Ekonomimiz yılın ikinci ve üçüncü çeyreğinde bir çeyrek öncesine kıyasla küçüldü. Bu eğilimin artık tamamlamakta olduğumuz dördüncü çeyrekte de sürdüğüne dair sinyaller gelmeye devam ediyor. İhracat Ekim’de de yatay seyrini sürdürdü. Toplam ve altın dışı ithalatın her ikisi de Mayıs 2023’ten bu yana ufak tefek oynamalar bir tarafa aşağıya doğru yönelmiş durumdalar. Satın alma müdürleri endeksi (SAMEKS) Ekim-Kasım aylarında da eşik değer olan 50’nin oldukça altında kaldı. Ayrıca, hem bileşik endeks hem de hizmet bileşeni Kasım’da bir ay öncesine kıyasla düştü.
Salı günü Ekim ayı sanayi üretim endeksi açıklandı. Mevsim ve takvim etkisinden arınmış sanayi üretimi bir ay öncesine kıyasla yüzde 0,9 oranında azaldı. Altının çizilmesi gereken iki önemli nokta daha var. Birincisi, ekonomi programının uygulanmaya başlandığı Haziran 2023’e kıyasla Ekim’de – on altı ay sonra- endeksin aldığı değer yüzde 3,3 daha düşük. İkincisi, endekste Mart 2023’ten bu yana keskin bir düşüş eğilimi gözleniyor. Mayıs 2023-Ekim 2024 döneminin endeks değerlerini (mevsim ve takvim etkisinden arınmış ve üç aylık hareketli ortalamalarını) grafikte gösteriyorum. Durum ortada.
Ekim ayında işgücü piyasasında yaşanan gelişmeleri de Salı günü öğrendik. Aydan aya oynamalara fazla ‘takılmamak’ lazım. Yine de bir özet vereyim (mevsim ve takvim etkisinden arınmış veriler): İşsizlik 0,1 puan, atıl işgücü (geniş tanımlı işsizlik) oranı ise 1,9 puan yükseldi.

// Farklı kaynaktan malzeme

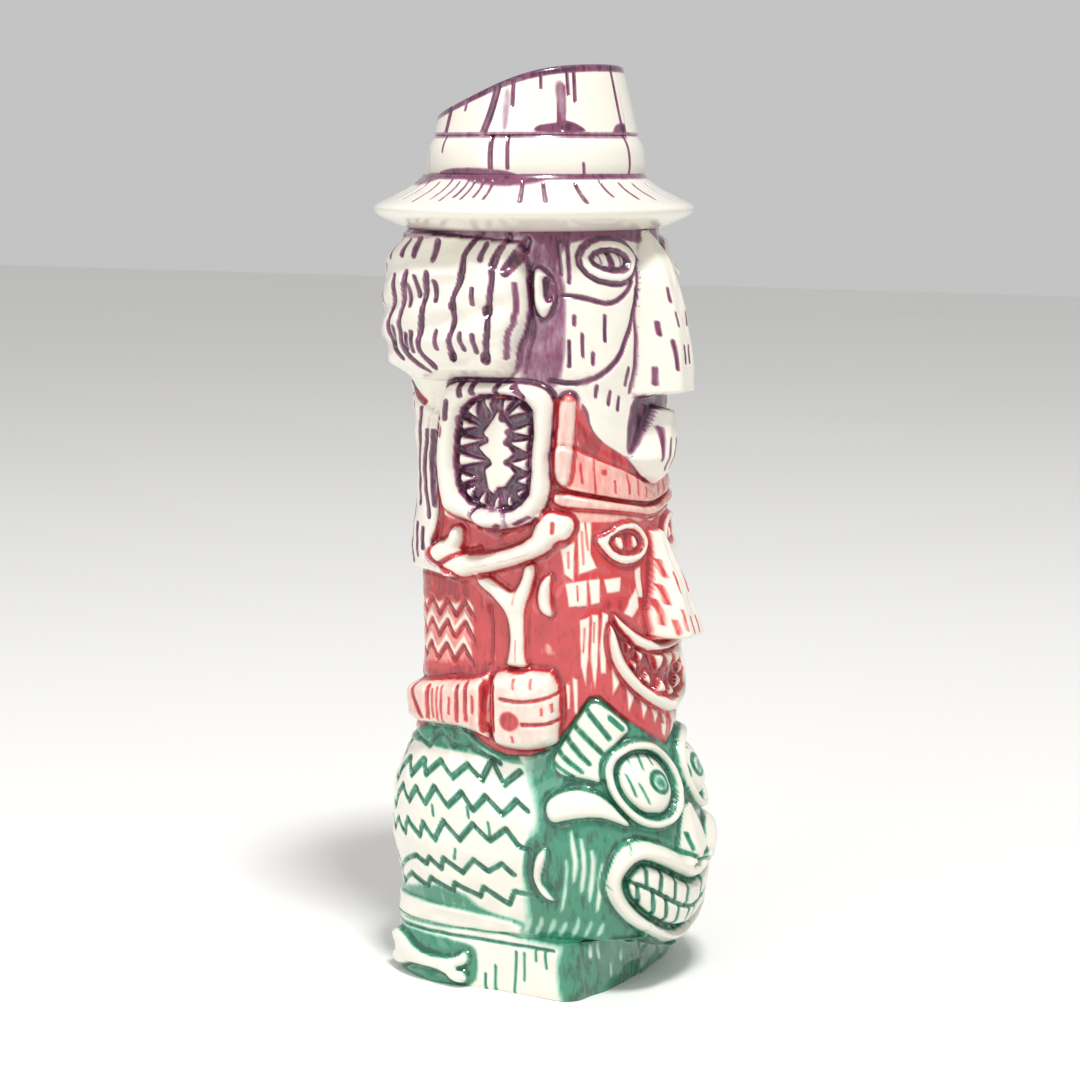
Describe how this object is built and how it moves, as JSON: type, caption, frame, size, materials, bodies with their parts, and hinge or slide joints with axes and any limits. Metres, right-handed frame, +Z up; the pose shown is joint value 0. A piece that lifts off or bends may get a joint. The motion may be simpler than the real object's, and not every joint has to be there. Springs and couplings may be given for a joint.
{
  "type": "tiki mug",
  "caption": "Tall glazed ceramic drinking mug: three carved mask heads stacked on a square foot, with a brimmed hat whose open crown is the drinking rim.",
  "frame": {"origin": "centre of the foot's flat underside", "axes": "+Z up through the open crown, the faces look along -Y, the figure's right-hand side is -X"},
  "size_m": [0.0804, 0.0926, 0.23],
  "materials": {
    "green_wash_glaze": "cream glaze with green wash in the carving",
    "red_wash_glaze": "cream glaze with red wash in the carving",
    "purple_wash_glaze": "cream glaze with purple wash in the carving"
  },
  "bodies": {
    "root": {"back_hair": "purple_wash_glaze", "brow_green_left": "green_wash_glaze", "brow_green_right": "green_wash_glaze", "chin_top": "purple_wash_glaze", "cross_bone_left": "red_wash_glaze", "cross_bone_right": "red_wash_glaze", "ear_green_left": "green_wash_glaze", "ear_green_right": "green_wash_glaze", "ear_red_left": "red_wash_glaze", "ear_red_right": "red_wash_glaze", "ear_top_left": "purple_wash_glaze", "ear_top_right": "purple_wash_glaze", "eye_red_left": "red_wash_glaze", "eye_red_right": "red_wash_glaze", "eye_ring_green_left": "green_wash_glaze", "eye_ring_green_right": "green_wash_glaze", "eye_top_left": "purple_wash_glaze", "eye_top_right": "purple_wash_glaze", "eyeball_green_left": "green_wash_glaze", "eyeball_green_right": "green_wash_glaze", "fist_left": "red_wash_glaze", "fist_right": "red_wash_glaze", "foot_bone_left": "green_wash_glaze", "foot_bone_right": "green_wash_glaze", "foot_plinth": "green_wash_glaze", "forearm_left": "red_wash_glaze", "forearm_right": "red_wash_glaze", "forked_bone_left": "red_wash_glaze", "forked_bone_right": "red_wash_glaze", "green_head": "green_wash_glaze", "hair_roll": "purple_wash_glaze", "hat_band": "purple_wash_glaze", "hat_brim": "purple_wash_glaze", "hat_crown": "purple_wash_glaze", "headband": "red_wash_glaze", "helmet": "red_wash_glaze", "helmet_post_left": "red_wash_glaze", "helmet_post_right": "red_wash_glaze", "jaw_knuckle_left": "purple_wash_glaze", "jaw_knuckle_right": "purple_wash_glaze", "jaw_ring_left": "purple_wash_glaze", "jaw_ring_right": "purple_wash_glaze", "jaw_teeth_left": "purple_wash_glaze", "jaw_teeth_right": "purple_wash_glaze", "lips_green": "green_wash_glaze", "lips_red": "red_wash_glaze", "nose_green": "green_wash_glaze", "nose_red": "red_wash_glaze", "nose_top": "purple_wash_glaze", "red_head": "red_wash_glaze", "ridge_green_left": "green_wash_glaze", "ridge_green_right": "green_wash_glaze", "teeth_green": "green_wash_glaze", "teeth_red": "red_wash_glaze", "top_head": "purple_wash_glaze"}
  },
  "joints": []
}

Üçer aylık hareketli ortalamalar biraz daha iyi fikir verebilir: İşsizlik oranı değişmedi, atıl işgücü oranı ise 0,34 puan yükseldi. Bunlar işin olumsuz tarafı. Olumlu yönde ise istihdam oranının sınırlı da olsa yükselmesi var: 0,13 puan.
Oysa böyle olmayabilirdi. Oldu/oluyor çünkü uygulanmakta olan ekonomi programı sadece para politikasına dayanıyor. Bir ölçüde de bütçe açığını kontrol altına almaya çalışan önlemler var. Nelerin eksik olduğunu defalarca belirttim; bugünlük tekrarlamıyorum. Ama şu noktanın altını tekrar çizmeliyim. Mayıs 2001’de Türkiye çok güçlü bir ekonomi programı uygulamaya başladı. Adı da zaten Türkiye’nin Güçlü Ekonomiye Geçiş Programı idi. Enflasyon, Ocak 2002’de yüzde 72,3 ile zirveyi gördü. Sonra baş aşağıya gitti. Şubat 2004’e gelindiğinde artık tek haneye inmişti: Yüzde 9,2. 2002-2006 döneminin yıllık ortalama enflasyonları şöyle (yüzde): 45,2; 25,3; 8,6; 8,2; 9,6; 8,8.
Peki enflasyonu tek haneye düşürürken büyümeden feragat ettik mi? Hayır. Büyüme değerleri de şöyle: 6,5; 5,8; 9,3; 9; 7; 5. Üstelik 2001 krizinden sonra program Mayıs 2001’de uygulanmaya başlandığında bankacılık sektörü çok zor durumdaydı ve kamu borcunun GSYH’ye oranı yüzde 72 (o zaman bilinen GSYH’ye oranı ise yüzde 105) idi. Şimdi ise bankacılık sektörümüz sağlam, kamu borcunun GSYH’ye oranı ise çok düşük; sadece yüzde 22 (Haziran 2023’te ise yüzde 29) düzeyinde. O dönemden alınacak çok ders var.